PROVIDED MATERIAL:
* BEGIN *

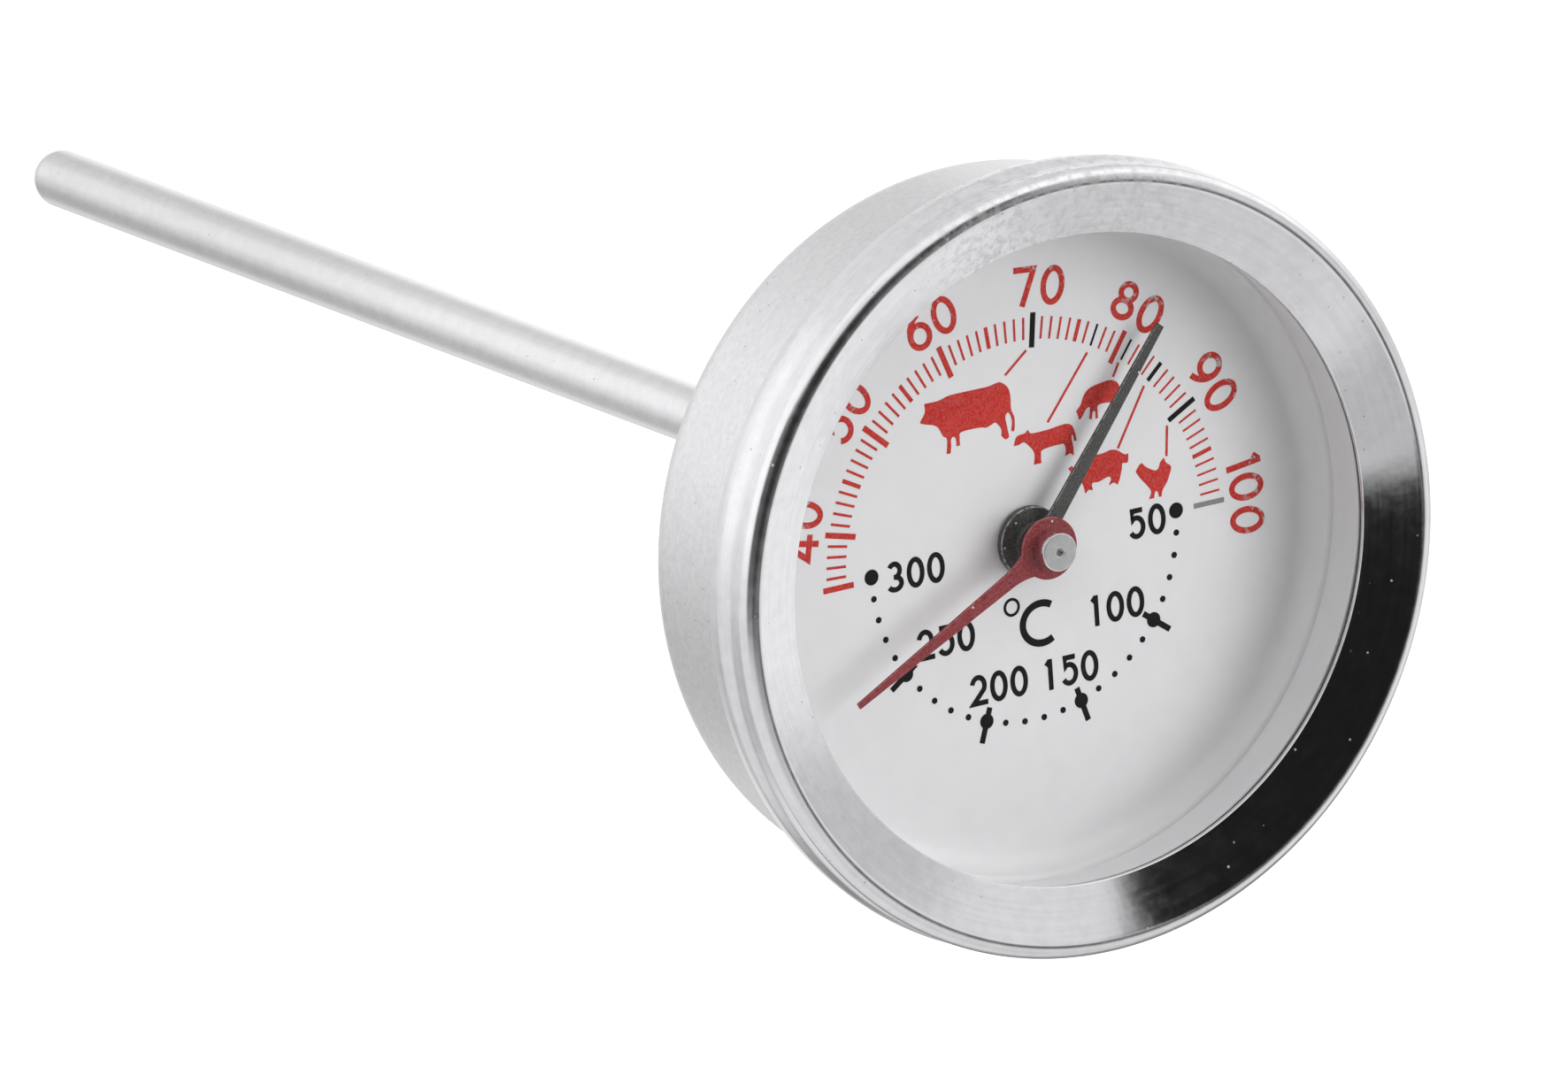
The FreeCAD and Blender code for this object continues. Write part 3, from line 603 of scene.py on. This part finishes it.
def make_floor():
    made, tree, shader = begin("floor_paper", Roughness=0.8)
    grain = noise(tree, places(tree), 0.05, 3.0)
    tree.links.new(blend(tree, grain, grey(0.86), grey(0.89)), shader.inputs["Base Color"])
    shader.inputs["Emission Color"].default_value = WHITE
    shader.inputs["Emission Strength"].default_value = FLOOR_GLOW
    mesh = bpy.data.meshes.new("floor")
    shape = bmesh.new()
    bmesh.ops.create_grid(shape, x_segments=2, y_segments=2, size=FLOOR_HALF)
    shape.to_mesh(mesh)
    shape.free()
    mesh.materials.append(made)
    floor = bpy.data.objects.new("floor", mesh)
    floor.location = (0, 0, -(BEZEL_RADIUS + FLOOR_DROP) * MM)
    floor.visible_glossy = floor.visible_diffuse = floor.visible_shadow = False
    bpy.context.scene.collection.objects.link(floor)


# Turned pieces ------------------------------------------------------------------------------

def turned(name, corners, body, material, replaces, segments=256):
    """Turns a closed outline of corners into a piece that stands for the CAD nodes it replaces."""
    outline = rounded(corners)
    new_piece(name, lambda shape: lathe(shape, outline, segments), body, material, replaces)


def make_case():
    turned("bezel", [
        (LIP_RADIUS, LIP_Y, 0.10),
        (BEZEL_RADIUS, CORNER_Y, 0.95),
        (WAIST_RADIUS, WAIST_Y, 2.0),
        (BEZEL_RADIUS, SKIRT_TOP_Y, 2.0),
        (SKIRT_END_RADIUS, SKIRT_END_Y, 0.3),
        (CUP_RADIUS + 0.05, SKIRT_END_Y, 0.1),
        (CUP_RADIUS + 0.05, SKIRT_END_Y - BEZEL_SKIN, 0.1),
        (SKIRT_END_RADIUS - BEZEL_SKIN, SKIRT_END_Y - BEZEL_SKIN, 0.1),
        (BEZEL_RADIUS - BEZEL_SKIN, SKIRT_TOP_Y, 1.0),
        (WAIST_RADIUS - BEZEL_SKIN, WAIST_Y, 1.0),
        (BEZEL_RADIUS - BEZEL_SKIN, CORNER_Y + CORNER_SKIN, 0.45),
        (LIP_RADIUS, LIP_Y + LIP_SKIN, 0.2),
    ], "case", BEZEL, ["bezel_ring"], 384)
    turned("cup", [
        (STEM_HOLE_RADIUS, 0, 0.1),
        (CUP_RADIUS, 0, CUP_ROUND),
        (CUP_RADIUS, FLANGE_Y, 0.2),
        (FLANGE_RADIUS, FLANGE_Y, 0.15),
        (FLANGE_RADIUS, FLANGE_Y - CUP_SKIN, 0.15),
        (CUP_RADIUS - CUP_SKIN, FLANGE_Y - CUP_SKIN, 0.3),
        (CUP_RADIUS - CUP_SKIN, -CUP_SKIN, CUP_ROUND - CUP_SKIN),
        (STEM_HOLE_RADIUS, -CUP_SKIN, 0.1),
    ], "case", CASE, ["rear_case"], 384)
    turned("window", [
        (0, GLASS_Y), (GLASS_RADIUS, GLASS_Y, 0.2), (GLASS_RADIUS, GLASS_END_Y, 0.2), (0, GLASS_END_Y),
    ], "case", GLASS, ["glass_lens"])
    turned("inner_ring", [
        (RING_BORE, GLASS_END_Y, 0.1), (BRIM_RADIUS, GLASS_END_Y, 0.1),
        (BRIM_RADIUS, BRIM_Y, 0.1), (RING_BORE, BRIM_Y),
    ], "case", RING, ["spacer_ring"])
    turned("dial", [
        (DIAL_HOLE_RADIUS, DIAL_Y, 0.05),
        (FLOOR_RADIUS, DIAL_Y, 1.4),
        (RIM_RADIUS, BRIM_Y, 0.45),
        (BRIM_RADIUS, BRIM_Y, 0.1),
        (BRIM_RADIUS, BRIM_Y + DIAL_SKIN, 0.1),
        (RIM_RADIUS + DIAL_SKIN, BRIM_Y + DIAL_SKIN, 0.1),
        (FLOOR_RADIUS + DIAL_SKIN, DIAL_Y + DIAL_SKIN, 1.8),
        (DIAL_HOLE_RADIUS, DIAL_Y + DIAL_SKIN, 0.05),
    ], "case", SILVER, ["dial_plate"])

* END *

REQUIREMENT: Give every line of the material again, exactly as it reads.

TASK ANSWER:
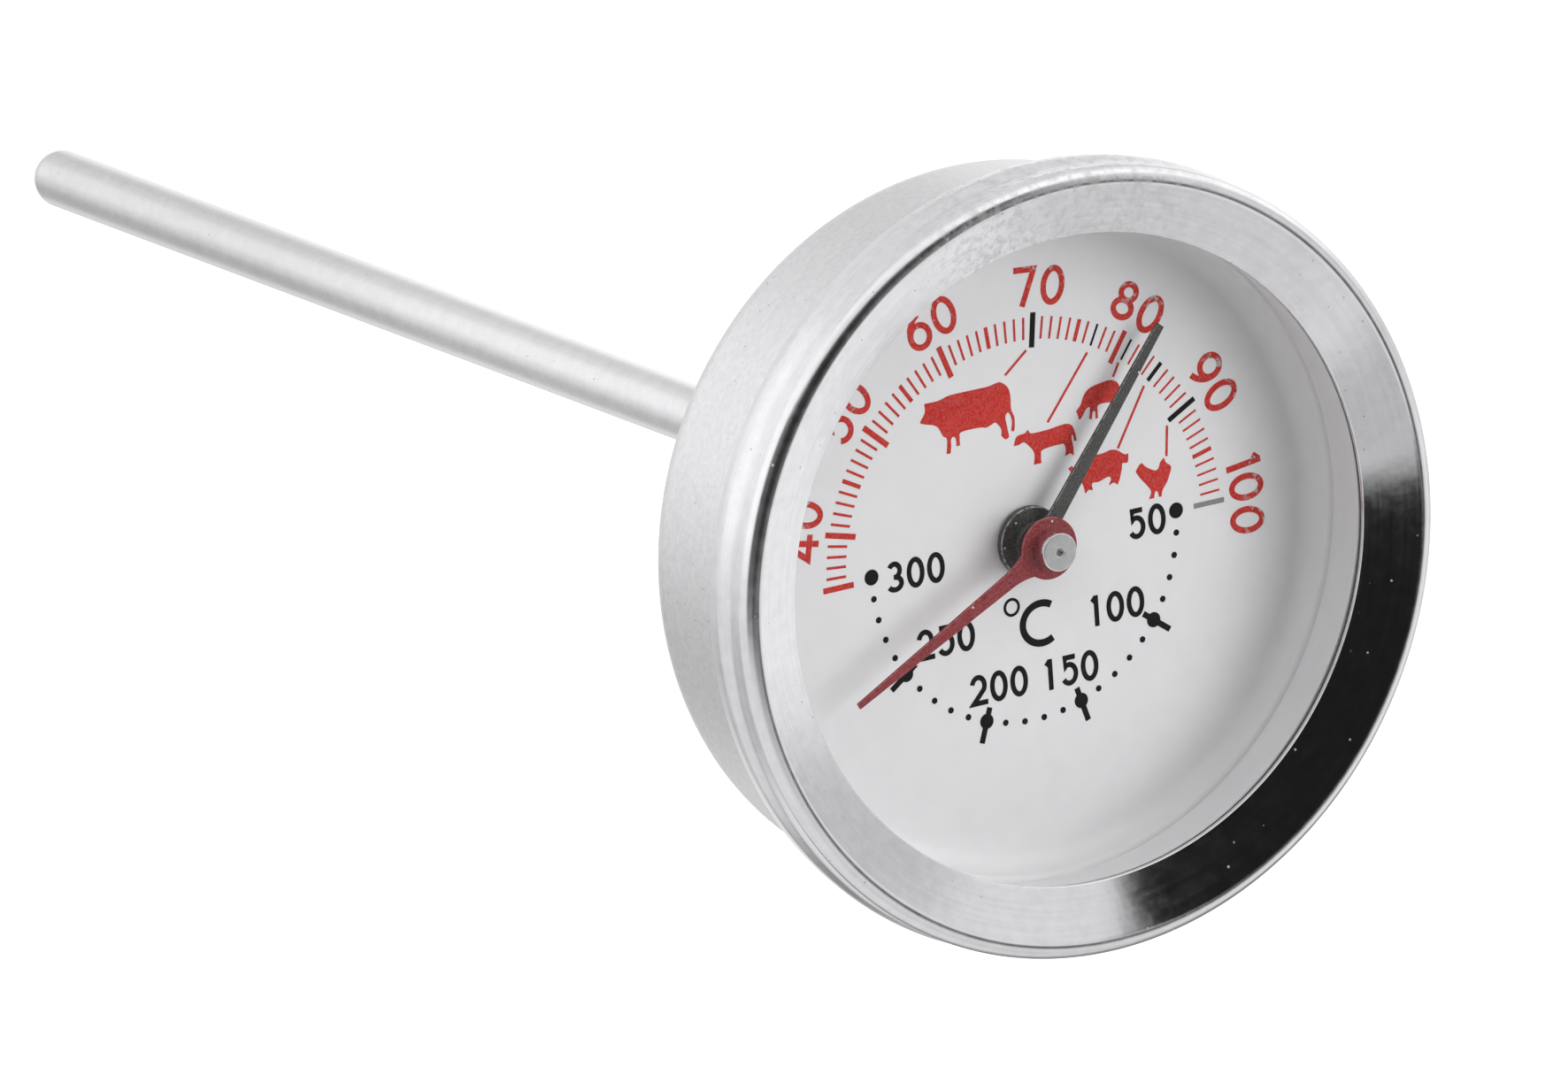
The FreeCAD and Blender code for this object continues. Write part 3, from line 603 of scene.py on. This part finishes it.
def make_floor():
    made, tree, shader = begin("floor_paper", Roughness=0.8)
    grain = noise(tree, places(tree), 0.05, 3.0)
    tree.links.new(blend(tree, grain, grey(0.86), grey(0.89)), shader.inputs["Base Color"])
    shader.inputs["Emission Color"].default_value = WHITE
    shader.inputs["Emission Strength"].default_value = FLOOR_GLOW
    mesh = bpy.data.meshes.new("floor")
    shape = bmesh.new()
    bmesh.ops.create_grid(shape, x_segments=2, y_segments=2, size=FLOOR_HALF)
    shape.to_mesh(mesh)
    shape.free()
    mesh.materials.append(made)
    floor = bpy.data.objects.new("floor", mesh)
    floor.location = (0, 0, -(BEZEL_RADIUS + FLOOR_DROP) * MM)
    floor.visible_glossy = floor.visible_diffuse = floor.visible_shadow = False
    bpy.context.scene.collection.objects.link(floor)


# Turned pieces ------------------------------------------------------------------------------

def turned(name, corners, body, material, replaces, segments=256):
    """Turns a closed outline of corners into a piece that stands for the CAD nodes it replaces."""
    outline = rounded(corners)
    new_piece(name, lambda shape: lathe(shape, outline, segments), body, material, replaces)


def make_case():
    turned("bezel", [
        (LIP_RADIUS, LIP_Y, 0.10),
        (BEZEL_RADIUS, CORNER_Y, 0.95),
        (WAIST_RADIUS, WAIST_Y, 2.0),
        (BEZEL_RADIUS, SKIRT_TOP_Y, 2.0),
        (SKIRT_END_RADIUS, SKIRT_END_Y, 0.3),
        (CUP_RADIUS + 0.05, SKIRT_END_Y, 0.1),
        (CUP_RADIUS + 0.05, SKIRT_END_Y - BEZEL_SKIN, 0.1),
        (SKIRT_END_RADIUS - BEZEL_SKIN, SKIRT_END_Y - BEZEL_SKIN, 0.1),
        (BEZEL_RADIUS - BEZEL_SKIN, SKIRT_TOP_Y, 1.0),
        (WAIST_RADIUS - BEZEL_SKIN, WAIST_Y, 1.0),
        (BEZEL_RADIUS - BEZEL_SKIN, CORNER_Y + CORNER_SKIN, 0.45),
        (LIP_RADIUS, LIP_Y + LIP_SKIN, 0.2),
    ], "case", BEZEL, ["bezel_ring"], 384)
    turned("cup", [
        (STEM_HOLE_RADIUS, 0, 0.1),
        (CUP_RADIUS, 0, CUP_ROUND),
        (CUP_RADIUS, FLANGE_Y, 0.2),
        (FLANGE_RADIUS, FLANGE_Y, 0.15),
        (FLANGE_RADIUS, FLANGE_Y - CUP_SKIN, 0.15),
        (CUP_RADIUS - CUP_SKIN, FLANGE_Y - CUP_SKIN, 0.3),
        (CUP_RADIUS - CUP_SKIN, -CUP_SKIN, CUP_ROUND - CUP_SKIN),
        (STEM_HOLE_RADIUS, -CUP_SKIN, 0.1),
    ], "case", CASE, ["rear_case"], 384)
    turned("window", [
        (0, GLASS_Y), (GLASS_RADIUS, GLASS_Y, 0.2), (GLASS_RADIUS, GLASS_END_Y, 0.2), (0, GLASS_END_Y),
    ], "case", GLASS, ["glass_lens"])
    turned("inner_ring", [
        (RING_BORE, GLASS_END_Y, 0.1), (BRIM_RADIUS, GLASS_END_Y, 0.1),
        (BRIM_RADIUS, BRIM_Y, 0.1), (RING_BORE, BRIM_Y),
    ], "case", RING, ["spacer_ring"])
    turned("dial", [
        (DIAL_HOLE_RADIUS, DIAL_Y, 0.05),
        (FLOOR_RADIUS, DIAL_Y, 1.4),
        (RIM_RADIUS, BRIM_Y, 0.45),
        (BRIM_RADIUS, BRIM_Y, 0.1),
        (BRIM_RADIUS, BRIM_Y + DIAL_SKIN, 0.1),
        (RIM_RADIUS + DIAL_SKIN, BRIM_Y + DIAL_SKIN, 0.1),
        (FLOOR_RADIUS + DIAL_SKIN, DIAL_Y + DIAL_SKIN, 1.8),
        (DIAL_HOLE_RADIUS, DIAL_Y + DIAL_SKIN, 0.05),
    ], "case", SILVER, ["dial_plate"])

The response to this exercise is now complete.